When my grandmother, Ruth Bailey, was alive, she’d sometimes say what the Montana farmers say: “We eat what we can, and what we can’t, we can.” That still makes me smile.
It’s canning time again on the old farm – I mean, Casa Blanca, our house out on the Point. Canning is the new knitting, which is to say, it’s not new at all, just the latest return-to-your-roots fad for allmanner of hipsters.
And yet, I’ve been canning jams and other foods since I was 12. Yes, that’s right – boiling the jars, melting paraffin in a coffee can on the stovetop, ensuring that no one dies of botulism, whipping out the old Seal-a-Meal – the whole shebang. (I’ve also been knitting since I was 6 – because that’s just the kind of trendsetter I am.)
So I’m no stranger to canning. Last year, you may recall, I was enslaved by the overproduction of a very fertile zucchini patch, and its nefarious cousins in the cucumber plot. I made pickles and giardiniera and zucchini bread and the like, til we were all green in the face.

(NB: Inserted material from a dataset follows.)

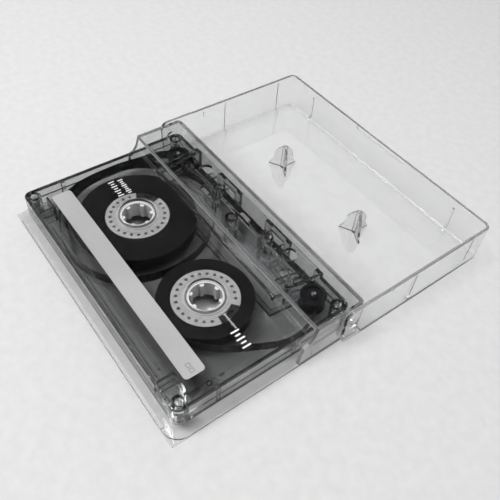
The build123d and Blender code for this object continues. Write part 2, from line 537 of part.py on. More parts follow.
# ================================================================ reels
TAPE_Z = Z_MID - TAPE_WIDTH / 2
for reel, hx, notch, pack_r in (
    ("supply", -HUB_X, NOTCH_SUPPLY, PACK_R_SUPPLY),
    ("takeup", HUB_X, NOTCH_TAKEUP, PACK_R_TAKEUP),
):
    with BuildPart() as hub:
        with BuildSketch(TOP.offset(TAPE_Z)):
            with Locations((hx, HUB_Y)):
                Circle(HUB_R)
        extrude(amount=TAPE_WIDTH)
        # the rim stands a little proud of the web, inside it a bevelled collar
        with BuildSketch(TOP.offset(Z_MID - BARREL_HALF)):
            with Locations((hx, HUB_Y)):
                Circle(HUB_BARREL_R)
        extrude(amount=2 * BARREL_HALF)
        fillet(hub.faces().sort_by(Axis.Z)[-1].edges(), 0.3)
        fillet(hub.faces().sort_by(Axis.Z)[0].edges(), 0.3)
        with BuildSketch(TOP.offset(TAPE_Z + TAPE_WIDTH)):
            with Locations((hx, HUB_Y)):
                Circle(7.0)
        extrude(amount=0.35)
        with BuildSketch(TOP.offset(TAPE_Z - 0.35)):
            with Locations((hx, HUB_Y)):
                Circle(7.0)
        extrude(amount=0.35)
        # bore
        with BuildSketch(TOP):
            with Locations((hx, HUB_Y)):
                Circle(HUB_BORE_R)
        extrude(amount=20, mode=Mode.SUBTRACT)
        # six drive teeth
        for k in range(6):
            a = 60 * k + (12 if reel == "supply" else 41)
            c, s = cos(radians(a)), sin(radians(a))
            tooth = Plane(origin=(hx, Y_SPINE + HUB_Y, Z_MID - 2.6), x_dir=(c, s, 0), z_dir=(0, 0, 1))
            with BuildSketch(tooth):
                Polygon((HUB_BORE_R + 0.3, -0.95), (TOOTH_TIP_R + 0.25, -0.62), (TOOTH_TIP_R, -0.35), (TOOTH_TIP_R, 0.35), (TOOTH_TIP_R + 0.25, 0.62), (HUB_BORE_R + 0.3, 0.95), align=None)
            extrude(amount=5.2)
        # notch for the leader clamp
        with BuildSketch(TOP.offset(TAPE_Z - 1)):
            Polygon(*sector(hx, HUB_Y, NOTCH_IN_R, HUB_R + 1, notch - NOTCH_WIDTH / 2, notch + NOTCH_WIDTH / 2), align=None)
        extrude(amount=TAPE_WIDTH + 2, mode=Mode.SUBTRACT)
        # ring of moulded dimples in both faces of the web
        spots = []
        for k in range(DIMPLES):
            a = notch + (k + 0.5) * 360 / DIMPLES
            if abs((a - notch + 180) % 360 - 180) > NOTCH_WIDTH / 2 + 5:
                spots.append((hx + 9.35 * cos(radians(a)), HUB_Y + 9.35 * sin(radians(a))))
        with BuildSketch(TOP.offset(TAPE_Z + TAPE_WIDTH - DIMPLE_DEEP)):
            with Locations(*spots):
                Circle(DIMPLE_R)
        extrude(amount=DIMPLE_DEEP + 1, mode=Mode.SUBTRACT)
        with BuildSketch(TOP.offset(TAPE_Z - 1)):
            with Locations(*spots):
                Circle(DIMPLE_R)
        extrude(amount=DIMPLE_DEEP + 1, mode=Mode.SUBTRACT)
        # fine groove between the dimpled ring and the smooth one
        for z in (TAPE_Z + TAPE_WIDTH - 0.12, TAPE_Z - 0.12):
            with BuildSketch(TOP.offset(z)):
                Polygon(*sector(hx, HUB_Y, 8.28, 8.45, notch + NOTCH_WIDTH / 2 + 3, notch + 357 - NOTCH_WIDTH / 2, 60), align=None)
            extrude(amount=0.24, mode=Mode.SUBTRACT)
    hub.part.label = f"{reel}_hub"
    export_step(hub.part, f"parts/{reel}_hub.step")

    with BuildPart() as clamp:
        with BuildSketch(TOP.offset(TAPE_Z + 0.1)):
            Polygon(*sector(hx, HUB_Y, NOTCH_IN_R + 0.12, HUB_R - 0.05, notch - NOTCH_WIDTH / 2 + 1.0, notch + NOTCH_WIDTH / 2 - 1.0), align=None)
        extrude(amount=TAPE_WIDTH - 0.2)
        with BuildSketch(TOP.offset(TAPE_Z + TAPE_WIDTH - 0.8)):
            Polygon(*sector(hx, HUB_Y, 9.1, 10.1, notch - 9, notch + 9), align=None)
        extrude(amount=1.0, mode=Mode.SUBTRACT)
    clamp.part.label = f"{reel}_clamp"
    export_step(clamp.part, f"parts/{reel}_clamp.step")

    with BuildPart() as pack:
        with BuildSketch(TOP.offset(TAPE_Z)):
            with Locations((hx, HUB_Y)):
                Circle(pack_r)
                Circle(HUB_R + 0.05, mode=Mode.SUBTRACT)
        extrude(amount=TAPE_WIDTH)
    pack.part.label = f"{reel}_pack"
    export_step(pack.part, f"parts/{reel}_pack.step")

# ================================================================ tape from pack to pack: slack, with one loose turn round the supply pack
SLACK = [                                     # the loose turn, clockwise seen from above
    (-17.2, -57.95), (-21.3, -58.35), (-26.0, -58.6), (-31.0, -58.0), (-36.0, -56.3), (-40.3, -53.6), (-43.6, -50.2),
    (-45.9, -46.2), (-47.3, -41.8), (-47.9, -37.0), (-48.0, -31.5), (-47.5, -27.0), (-45.9, -22.9),
    (-43.3, -19.2), (-39.6, -15.6), (-34.8, -12.2), (-29.2, -9.6), (-23.6, -8.3), (-18.0, -8.7), (-12.4, -11.0),
    (-7.8, -14.0), (-3.9, -17.4), (-0.6, -21.4), (2.0, -25.8), (3.9, -31.0), (4.8, -36.6), (4.7, -42.4), (3.4, -48.0),
    (0.8, -53.6), (-2.9, -58.2), (-7.6, -61.2), (-13.0, -63.2), (-18.8, -64.1), (-24.6, -63.4), (-30.4, -61.8), (-36.0, -59.6),
    (-41.0, -56.6), (-44.9, -52.3), (-47.0, -47.4), (-48.15, -42.0), (-48.5, -36.0), (-48.5, -29.5), (-47.85, -24.0),
    (-47.1, -18.6), (-45.6, -13.4),
]
RETURN = [                                    # from the right-hand roller to the take-up pack
    (45.0, -12.9), (46.5, -16.6), (47.4, -20.6), (47.45, -24.6), (46.4, -28.4), (44.7, -32.2), (42.8, -35.9),
    (40.8, -39.6), (38.5, -43.1), (35.6, -46.6), (32.1, -49.5), (28.4, -51.3),
]
TAPE_SLACK_Z = Z_MID - TAPE_WIDTH / 2
RR = ROLLER_R + TAPE_GAP + TAPE_T / 2


def tape_path():
    """The tape's middle line: loose turn, left roller, front run, right roller, slack return."""
    def arc(cx, a0, a1, n):
        return [(cx + RR * cos(radians(a0 + (a1 - a0) * i / n)), ROLLER_Y + RR * sin(radians(a0 + (a1 - a0) * i / n))) for i in range(n + 1)]
    front = [(x, ROLLER_Y + RR) for x in (-33.0, -26.0, -19.0, -12.0, -5.0, 0.0, 5.0, 12.0, 19.0, 26.0, 33.0)]
    return SLACK + arc(-ROLLER_X, 188, 90, 7) + front + arc(ROLLER_X, 90, -8, 7) + RETURN


def smooth(points, per=4):
    """A centripetal Catmull-Rom line through the points."""
    out = []
    for i in range(len(points) - 1):
        p = [points[max(i - 1, 0)], points[i], points[i + 1], points[min(i + 2, len(points) - 1)]]
        if i == 0:
            p[0] = (2 * p[1][0] - p[2][0], 2 * p[1][1] - p[2][1])
        if i == len(points) - 2:
            p[3] = (2 * p[2][0] - p[1][0], 2 * p[2][1] - p[1][1])
        t = [0.0]
        for j in range(3):
            t.append(t[-1] + hypot(p[j + 1][0] - p[j][0], p[j + 1][1] - p[j][1]) ** 0.5)
        for k in range(per):
            u = t[1] + (t[2] - t[1]) * k / per
            mix = lambda q0, q1, t0, t1: tuple((t1 - u) / (t1 - t0) * a + (u - t0) / (t1 - t0) * b for a, b in zip(q0, q1))
            a1, a2, a3 = mix(p[0], p[1], t[0], t[1]), mix(p[1], p[2], t[1], t[2]), mix(p[2], p[3], t[2], t[3])
            b1, b2 = mix(a1, a2, t[0], t[2]), mix(a2, a3, t[1], t[3])
            out.append(mix(b1, b2, t[1], t[2]))
    return out + [points[-1]]


TAPE_LINE = smooth(tape_path())
with BuildPart() as tape_run:
    with BuildSketch(TOP.offset(TAPE_SLACK_Z)):
        Polygon(*strip(TAPE_LINE, TAPE_T), align=None)
    extrude(amount=TAPE_WIDTH)
tape_run.part.label = "tape_run"
export_step(tape_run.part, "parts/tape_run.step")

# ================================================================ slip sheets
for name, z in (("slip_sheet_upper", Z_MID + 2.55), ("slip_sheet_lower", Z_MID - 2.67)):
    with BuildPart() as sheet:
        with BuildSketch(TOP.offset(z)):
            block(-46.4, 46.4, -61.2, -17.4, 2.0)
            with Locations((-HUB_X, HUB_Y), (HUB_X, HUB_Y)):
                Circle(7.4, mode=Mode.SUBTRACT)
            block_cut(-50.0, -37.9, -63.0, -58.9)
            block_cut(37.9, 50.0, -63.0, -58.9)
        extrude(amount=0.12)
    sheet.part.label = name
    export_step(sheet.part, f"parts/{name}.step")

# ================================================================ guide rollers and their pins
for side, rx in (("left", -ROLLER_X), ("right", ROLLER_X)):
    with BuildPart() as roller:
        with BuildSketch(TOP.offset(Z_MID - 2.6)):
            with Locations((rx, ROLLER_Y)):
                Circle(FLANGE_R)
        extrude(amount=5.2)
        with BuildSketch(TOP.offset(Z_MID - 2.1)):
            with Locations((rx, ROLLER_Y)):
                Circle(FLANGE_R + 1)
                Circle(ROLLER_R, mode=Mode.SUBTRACT)
        extrude(amount=4.2, mode=Mode.SUBTRACT)
        for z in (Z_MID + 2.6 - 0.7, Z_MID - 2.6):
            with BuildSketch(TOP.offset(z)):
                with Locations((rx, ROLLER_Y)):
                    Circle(3.3)
                    Circle(1.7, mode=Mode.SUBTRACT)
            extrude(amount=0.7, mode=Mode.SUBTRACT)
        with BuildSketch(TOP):
            with Locations((rx, ROLLER_Y)):
                Circle(ROLLER_BORE_R)
        extrude(amount=20, mode=Mode.SUBTRACT)
    roller.part.label = f"roller_{side}"
    export_step(roller.part, f"parts/roller_{side}.step")

    with BuildPart() as pin:
        with BuildSketch(TOP.offset(FLOOR_IN - 0.4)):
            with Locations((rx, ROLLER_Y)):
                Circle(PIN_R)
        extrude(amount=FACE_IN - FLOOR_IN + 0.8)
        chamfer(pin.faces().sort_by(Axis.Z)[-1].edges(), 0.15)
    pin.part.label = f"roller_pin_{side}"
    export_step(pin.part, f"parts/roller_pin_{side}.step")

# ================================================================ pressure pad, leaf spring, shield
with BuildPart() as pressure_pad:
    with BuildSketch(TOP.offset(Z_MID - 1.75)):
        block(-2.6, 2.6, -7.6, -5.75, 0.35)
    extrude(amount=3.5)
pressure_pad.part.label = "pressure_pad"
export_step(pressure_pad.part, "parts/pressure_pad.step")

with BuildPart() as pad_spring:
    with BuildSketch(TOP.offset(Z_MID - 2.2)):
        Polygon(
            (-10.4, -9.05), (-9.0, -9.05), (-3.4, -7.8), (3.4, -7.8), (9.0, -9.05), (10.4, -9.05),
            (10.4, -8.85), (9.0, -8.85), (3.4, -7.6), (-3.4, -7.6), (-9.0, -8.85), (-10.4, -8.85), align=None,
        )
    extrude(amount=4.4)
pad_spring.part.label = "pad_spring"
export_step(pad_spring.part, "parts/pad_spring.step")

with BuildPart() as shield_plate:
    with BuildSketch(TOP.offset(Z_MID - 2.9)):
        block(-11.0, 11.0, -9.6, -9.2)
        block(-11.0, -10.6, -9.6, -8.2)
        block(10.6, 11.0, -9.6, -8.2)
    extrude(amount=5.8)
shield_plate.part.label = "shield_plate"
export_step(shield_plate.part, "parts/shield_plate.step")
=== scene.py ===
"""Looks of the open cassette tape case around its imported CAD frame. Metres, in the CAD's frame."""
from math import atan2, cos, degrees, hypot, pi, radians, sin

import bmesh
import bpy
from mathutils import Matrix, Vector, noise


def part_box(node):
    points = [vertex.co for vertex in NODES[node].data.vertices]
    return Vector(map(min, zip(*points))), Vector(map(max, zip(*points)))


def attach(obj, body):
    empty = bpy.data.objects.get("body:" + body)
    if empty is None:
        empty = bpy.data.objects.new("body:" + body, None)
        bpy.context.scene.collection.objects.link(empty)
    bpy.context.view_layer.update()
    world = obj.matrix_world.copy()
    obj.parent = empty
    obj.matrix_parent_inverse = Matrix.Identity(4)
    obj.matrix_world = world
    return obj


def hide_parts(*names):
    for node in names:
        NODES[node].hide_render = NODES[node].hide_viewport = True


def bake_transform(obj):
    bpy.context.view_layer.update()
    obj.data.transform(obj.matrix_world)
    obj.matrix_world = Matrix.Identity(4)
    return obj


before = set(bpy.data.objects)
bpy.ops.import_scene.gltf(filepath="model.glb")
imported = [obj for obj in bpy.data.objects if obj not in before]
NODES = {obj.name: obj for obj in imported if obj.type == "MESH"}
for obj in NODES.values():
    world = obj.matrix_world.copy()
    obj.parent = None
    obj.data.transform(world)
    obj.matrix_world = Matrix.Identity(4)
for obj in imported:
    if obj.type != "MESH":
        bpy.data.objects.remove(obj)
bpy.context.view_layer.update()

Y0 = 0.0052           # section Y = 0 of the part, the outer face of the spine
HUB_X, HUB_Y = 0.02125, Y0 - 0.0373
POST_Y = 0.0285       # the hub posts, in section Y

FLOOR_TONE = 0.57
WALL = 1.4

# ---------------------------------------------------------------- camera, at the photograph's viewing angle
turn = Vector((2.17521268, 1.13123029, -0.34511613))
world_to_view = Matrix.Rotation(turn.length, 3, turn.normalized())
view_to_world = world_to_view.transposed() @ Matrix(((1, 0, 0), (0, -1, 0), (0, 0, -1)))
camera = bpy.data.objects.new("camera", bpy.data.cameras.new("camera"))
bpy.context.scene.collection.objects.link(camera)
camera.matrix_world = Matrix.Translation((0.114670, -0.095840, 0.162080)) @ view_to_world.to_4x4()
camera.data.sensor_width = 36.0
camera.data.lens = 43.606
camera.data.clip_start = 0.001
camera.data.clip_end = 50.0
bpy.context.scene.camera = camera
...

This year, thanks to crappy weather, smoky skies and general June gloom that hasn’t yet gone away, I have little to nothing growing in the squash department. I have had maybe 5 cucumbers from three bushes. The only one that is edible size right now is a freak of gigantic proportions that chose to grow against the patio, but behind a conduit pipe. Thus, it is pinched in two like a fat balloon about to be turned into a wiener dog toy. I was going to pick it, because I deserve to eat everything I have sweated over for four months, but it is so peculiar just growing there, unable to push or pull itself out of limbo. I think I will leave it there as an object lesson to other cucumber blossoms that wish to escape their natural fates.
So no ice-box pickles. No zucchini relish. Not much in the pickle department at all this year. Instead, it’s been the year of the plum. I have been given plums by many, many kind Alameda folk as well as my mother in Sonoma County and my friend Cathy in El Sobrante. I’ve made fruit roll, a.k.a. fruit leather, a.k.a. Fruit Fly Heaven. I’ve dried bowl after bowl of them, and can look forward to lots of dried plums for snacks and baking. We will be eating (and gifting) plum jam til kingdom come. Yellow plums, red plums, cherry plums, Satsuma and Santa Rosa – they’re all good.
But wait -- there’s more. I’ve already helped clean up a neighbor’s windfall apples, and canned several pints of applesauce. Those were Jonagold. But the Gravenstiens are just coming in – so here comes more applesauce, plus my daughter’s favorite – apple pie, and jars of pie filling canned for the next year. Dried apples? The kids love ‘em.
Did you realize how much fruit just falls to the ground in Alameda? Look around – you’ll see lemons, oranges, apples, plums, and more. Take a walk through just about any deserted lot – along the Estuary, the back of your neighborhood park or school – there are blackberries everywhere right now, and yes, indeed, I have canned (local) blackberry jam, frozen the berries and made a blackberry galette to die for already. This weekend: more of the same.
What else? I’ve got a batch of lemon liqueur steeping next to some plum brandy in a couple of gallon jars. In a dark place in the laundry room I have some quarts of preserved lemons, the translucent skin salty and fragrant, for pastas and Mediterranean dinners.
The tomatoes are proliferating with abandon, so we’ve started on a parade of tomato treats: pasta sauces, chunky hot salsa, green tomato pickles, fried green tomatoes, Caprese salad, or a fat slab of juicy red tomato on sourdough bread with a sprinkle of sea salt and freshly ground pepper.
Are you hungry yet? So am I. I wish I could capture the flavor of those tomatoes to use year-round, but they change when they’re cooked, and though delicious, it’s never the same. And a store-bought tomato, even a hothouse-grown, organic on-the-vine tomato will never match up with the flavor of one you grew yourself.
My weeknights and weekends are full while I bring in the harvest. How about yours?